The Bukowski of the Ring

If you squint, Aries looks like a man straight out of a Bukowski stanza—half genius, half son of a bitch. Too small for the heavyweight clubs, too proud for the midcard drudgery, too honest for the corporate machine. He’s wrestling’s drunk poet, spitting truth between the ropes and pissing people off outside of them. He’s burned bridges, sure, but he’s also built bonfires of great matches that fans still talk about years later.
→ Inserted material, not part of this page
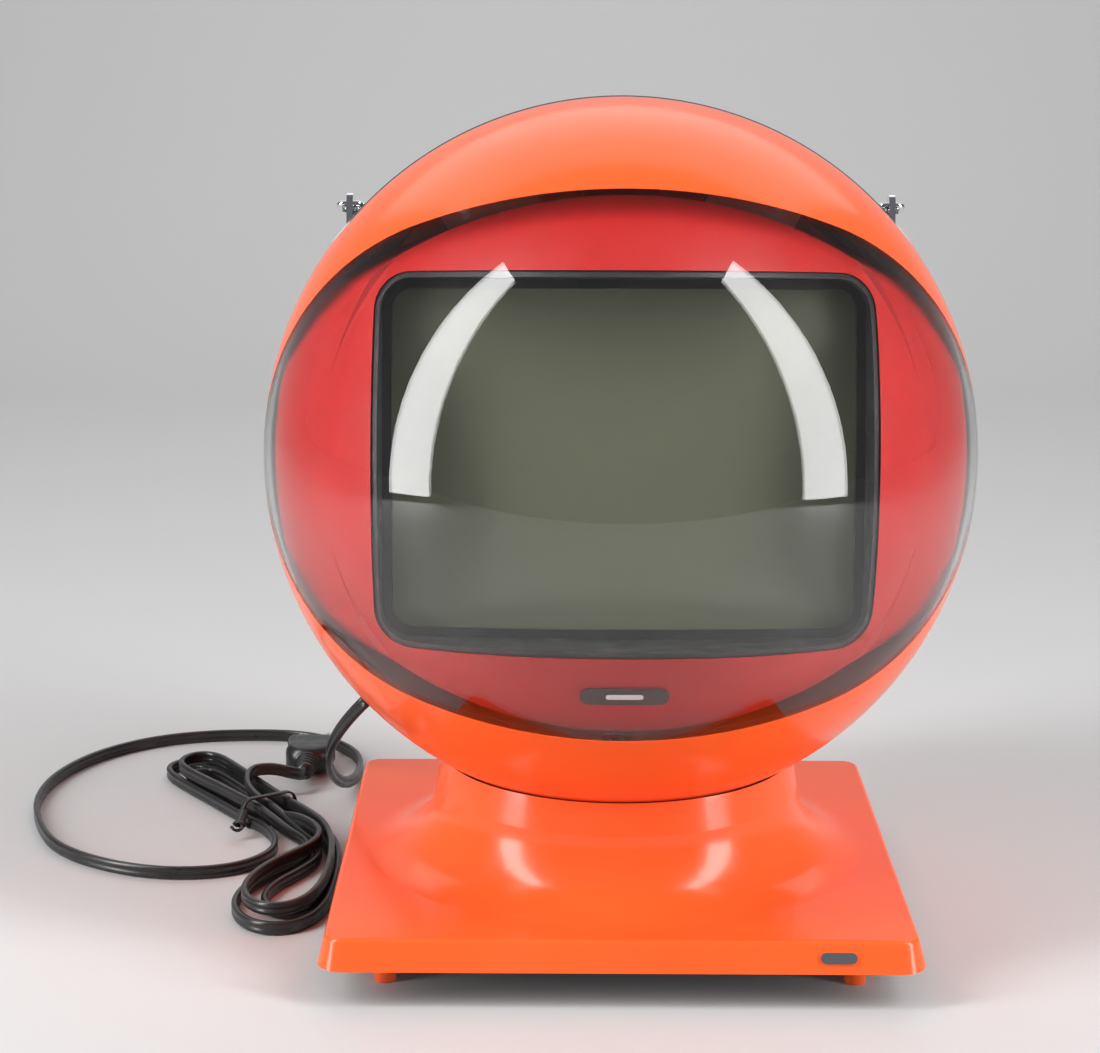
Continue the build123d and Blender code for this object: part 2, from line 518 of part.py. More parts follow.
# ---- back of the ball ---------------------------------------------------
def make_back():
    boss_y = ANTENNA_Y - 5.5
    socket = rod(ANTENNA_X, 78, boss_y - 3.2, ANTENNA_Z, 9.0) - Sphere(BALL_R + 0.02)
    socket += rod(ANTENNA_X, 84, boss_y - 4.0, ANTENNA_Z, 5.0)
    socket -= rod(ANTENNA_X, 70, 140, ANTENNA_Z, 3.0 + RUNNING)
    save_in_ball("antenna_socket", socket)
    turret = rod(ANTENNA_X, boss_y - 2.8, boss_y - 0.5, ANTENNA_Z, 7.0)
    turret += rod(ANTENNA_X, 81, boss_y - 1, ANTENNA_Z, 3.0)
    cheek = Pos(ANTENNA_X, ANTENNA_Y - 1.0, ANTENNA_Z) * (Box(11.0, 10.2, 8.4))
    turret += cheek - Pos(ANTENNA_X, ANTENNA_Y, ANTENNA_Z) * Box(5.4, 10.6, 20)
    turret -= Pos(ANTENNA_X, ANTENNA_Y, ANTENNA_Z) * Rot(Y=90) * Cylinder(1.5 + RUNNING, 20)
    save_in_ball("antenna_turret", turret)
    folded = Pos(ANTENNA_X, ANTENNA_Y, ANTENNA_Z) * Rot(Y=180)
    knuckle = Rot(Y=90) * Cylinder(4.0, 4.8) + Rot(Y=90) * Cylinder(1.5, 11.6)
    knuckle += Pos(0, 0, -5.5) * Cylinder(2.4, 5.0)
    outer_top = -8.0
    sections = []
    for k, radius in enumerate(ANTENNA_RADII):
        bore = ANTENNA_RADII[k + 1] + RUNNING if k + 1 < len(ANTENNA_RADII) else 0
        top = outer_top - 2.0 - 2.0 * k if k else outer_top
        bottom = outer_top - ANTENNA_LENGTH - 2.5 * k
        section = Pos(0, 0, (top + bottom) / 2) * Cylinder(radius, top - bottom)
        if bore:
            section -= Pos(0, 0, (top - 1.5 + bottom) / 2 - 1) * Cylinder(bore, top - 1.5 - bottom + 2)
        else:
            section += Pos(0, 0, bottom - 2.4) * fillet(Cylinder(2.6, 4.8).edges(), 1.0)
        sections.append(folded * section)
    save_in_ball("antenna_knuckle", folded * knuckle)
    for k, section in enumerate(sections):
        save_in_ball(f"antenna_section_{k + 1}", section)

    bodies = []
    for name, (x, z) in zip(("vertical_hold", "horizontal_hold"), HOLD_PLACES):
        place = on_back(x, z)
        turning = Pos(0, 0, 0.5) * knob(5.0, 5.5, 12) + Pos(0, 0, -5) * Cylinder(1.8, 12)
        save_in_ball(f"{name}_knob", place * turning)
        body = Pos(0, 0, -3.2 - 4) * Cylinder(6.5, 7.6) - Cylinder(1.8 + RUNNING, 40)
        bodies.append(place * body)
    save_in_ball("hold_controls", *bodies)
    jack = Pos(0, 0, -4) * Cylinder(4.1, 12) + Pos(0, 0, 1.2) * Cylinder(5.6, 1.6) - Pos(0, 0, 0) * Cylinder(1.8, 30)
    save_in_ball("earphone_jack", on_back(*JACK_PLACE) * jack)
    block = on_back(*TERMINAL_PLACE) * (Pos(0, 0, 1.6) * Box(16, 34, 4.4)) - Sphere(BALL_R + 0.02)
    save_in_ball("antenna_terminals", block)
    posts = [on_back(*TERMINAL_PLACE) * Pos(0, y, 3.9) * screw(3.2, 2.0, 1.2, 0.1) for y in (-11, 0, 11)]

    rear_screws = list(posts)
    for x, z in ((0, 112), (-104, 52), (104, 52), (-46, -106), (46, -106)):
        rear_screws.append(on_back(x, z) * Pos(0, 0, 0.02) * screw(3.0, 1.8, 0.1, 0.01))
    save_in_ball("rear_screws", *rear_screws)

    hub = tube_along_z(18.0, SPINDLE_R + RUNNING, 50.6, 56.0)
    save("swivel_hub", hub - Pos(0, 0, BALL_Z) * (Sphere(BALL_R + 50) - Sphere(BALL_R - WALL)))


# ---- power cord ---------------------------------------------------------
def gland_place():
    """Where the cord leaves the ball: +Z of the piece points outwards and down, in the table's frame."""
    fall, bearing = radians(GLAND_FALL), radians(GLAND_BEARING)
    out = Vector(cos(fall) * cos(bearing), cos(fall) * sin(bearing), -sin(fall))
    at = Vector(0, 0, BALL_Z) + out * BALL_R
    return Location(Plane(origin=at, z_dir=out))


FLOOR_RUN = CORD_D / 2 + 0.2     # height of the cord's centre where it lies on the table
CORD_ROUTE = [
    (-116.8, 87.9, 45.2),
    (-124.0, 103.0, 24.0),
    (-119.0, 124.0, 7.5),
    (-113.0, 149.0, FLOOR_RUN),
    (-115.0, 184.0, FLOOR_RUN),
    (-139.0, 212.0, FLOOR_RUN),
    (-178.0, 214.0, FLOOR_RUN),
    (-211.0, 205.0, FLOOR_RUN),
    (-236.0, 182.0, FLOOR_RUN),
    (-250.0, 150.0, FLOOR_RUN),
    (-253.0, 116.0, FLOOR_RUN),
    (-246.0, 84.0, FLOOR_RUN),
    (-233.0, 53.0, FLOOR_RUN),
    (-209.0, 32.0, FLOOR_RUN),
    (-182.0, 22.0, FLOOR_RUN),
    (-156.0, 26.0, FLOOR_RUN),
    (-141.5, 43.0, FLOOR_RUN),
    (-141.0, 62.0, FLOOR_RUN),
    (-148.0, 79.0, FLOOR_RUN),
]
TAIL_ROUTE = [(-151.0, 117.0, 8.6), (-139.0, 127.0, 7.8), (-137.0, 141.0, 7.6)]
HANK_OUTLINE = [
    (-136, 106), (-117, 78), (-111.2, 54), (-111.2, -6), (-113, -24), (-121, -37), (-133, -42), (-147, -36),
    (-153.5, -16), (-151, 6), (-142, 26), (-131, 42), (-132, 62), (-144, 76), (-160, 88), (-184, 122),
    (-205, 150), (-205, 166), (-197, 173), (-182, 172), (-158, 138),
]
HANK_H = 15.0
TIE_AT, TIE_TURN, TIE_W = (-147.5, 92.5), 34.0, 31.0


def round_cord(points):
    """Round cord of plain runs and arcs along a route."""
    radii = corner_radii(points)
    path = FilletPolyline(*points, radius=radii) if radii else Line(*points)
    start = Plane(origin=path @ 0, z_dir=path % 0)
    solid = sweep(start * Circle(CORD_D / 2), path)
    print("route length", round(path.length, 1), "section x length", round(path.length * pi * CORD_D**2 / 4),
          "volume", round(solid.volume), "smallest radius", round(min(radii), 1))
    return solid


def make_cord():
    place = gland_place()
    relief = Pos(0, 0, GLAND_L / 2) * Cone(6.4, 3.6, GLAND_L) + Pos(0, 0, -2) * Cylinder(5.0, 12)
    relief += Pos(0, 0, 1.8) * Cylinder(8.0, 3.6)
    relief -= [Pos(0, 0, 10 + 6 * k) * (Box(20, 1.6, 2.2) + Box(1.6, 20, 2.2)) - Pos(0, 0, 10 + 6 * k) * Cylinder(2.9, 9)
               for k in range(5)]
    save("cord_strain_relief", place * relief)

    tip = (place * Pos(0, 0, GLAND_L + 0.4)).position
    save("power_cord", round_cord([tuple(tip), *CORD_ROUTE]))
    save("cord_tail", round_cord(TAIL_ROUTE))

    outline = make_face(Polyline(*HANK_OUTLINE, close=True))
    outline = fillet(outline.vertices(), 3.0)
    hank = extrude(outline, amount=HANK_H)
    save("cord_hank", hank)

    plug_at = Pos(-137.0, 141.2, 7.6) * Rot(X=-90)
    body = Pos(0, 0, 7) * Cone(4.2, 6.6, 14) + Pos(0, 0, 24) * Box(22, 14, 22)
    body += GridLocations(12.7, 1, 2, 1) * (Pos(0, 0, 43) * Box(1.5, 6.3, 18))
    save("mains_plug", plug_at * body)

    tie = Rot(Z=TIE_TURN) * (Pos(0, 0, 8.2) * Box(TIE_W + 2.0, 5.0, 16.4) - Pos(0, 0, 7.6) * Box(TIE_W, 6, 15.2))
    save("cord_tie", Pos(*TIE_AT) * tie)


os.makedirs("parts", exist_ok=True)
make_base()
make_shells()
make_visor()
make_mask()
make_tube()
make_chassis()
make_panel()
make_controls()
make_chain()
make_back()
make_cord()
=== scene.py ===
"""A ball-shaped portable television on its square pedestal base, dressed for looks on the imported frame."""
import bpy
import bmesh
import json
import math
from mathutils import Matrix, Vector


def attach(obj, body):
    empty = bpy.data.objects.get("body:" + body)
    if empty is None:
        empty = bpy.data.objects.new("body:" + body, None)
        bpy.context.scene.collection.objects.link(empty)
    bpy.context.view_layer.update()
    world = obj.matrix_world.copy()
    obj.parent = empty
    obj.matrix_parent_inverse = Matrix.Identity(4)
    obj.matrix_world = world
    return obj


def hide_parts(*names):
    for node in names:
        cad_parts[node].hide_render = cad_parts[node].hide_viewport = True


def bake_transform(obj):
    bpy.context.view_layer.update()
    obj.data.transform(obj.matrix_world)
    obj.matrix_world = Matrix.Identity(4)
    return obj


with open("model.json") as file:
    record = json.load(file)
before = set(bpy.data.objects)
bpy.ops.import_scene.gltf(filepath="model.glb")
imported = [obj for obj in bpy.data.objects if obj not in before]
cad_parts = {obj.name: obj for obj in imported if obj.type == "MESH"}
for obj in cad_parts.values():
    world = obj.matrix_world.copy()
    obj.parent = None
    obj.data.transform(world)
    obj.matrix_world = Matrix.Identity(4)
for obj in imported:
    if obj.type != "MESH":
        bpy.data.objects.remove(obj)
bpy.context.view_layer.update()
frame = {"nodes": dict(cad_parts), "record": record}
scene = bpy.context.scene
nodes = frame["nodes"]

# ---- camera ---------------------------------------------------------------
CAMERA_AT = (-0.0226, -0.9702, 0.3677)
CAMERA_FALL = math.radians(12.5)
CAMERA_YAW = 0.004
CAMERA_ROLL = 0.0034
LENS_MM = 84.7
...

There’s a loneliness to Aries’ career, the kind that hangs on men who know they’re better than the world will ever admit. He’s 46 now, and the years are showing, but the ego hasn’t dulled. He still struts, still sneers, still wrestles like he’s out to prove a point. Maybe he always will.

Legacy of a Villain

Austin Aries may never go down as one of the industry’s great heroes. He may never headline WrestleMania, may never have his face on lunchboxes. But his name will always be whispered by the diehards, the tape traders, the ones who love wrestling when it’s raw and unpolished. He’ll be remembered as a man who fought for respect in an industry that tried to make him a side act.

And maybe that’s the greatest legacy of all.

Because wrestling isn’t just about heroes and villains. It’s about the men who stand in the smoke, who take the mic and tell you they’re the greatest—and then wrestle until you almost believe them. Austin Aries is that man. Too small, too loud, too real. The last real heel in the room.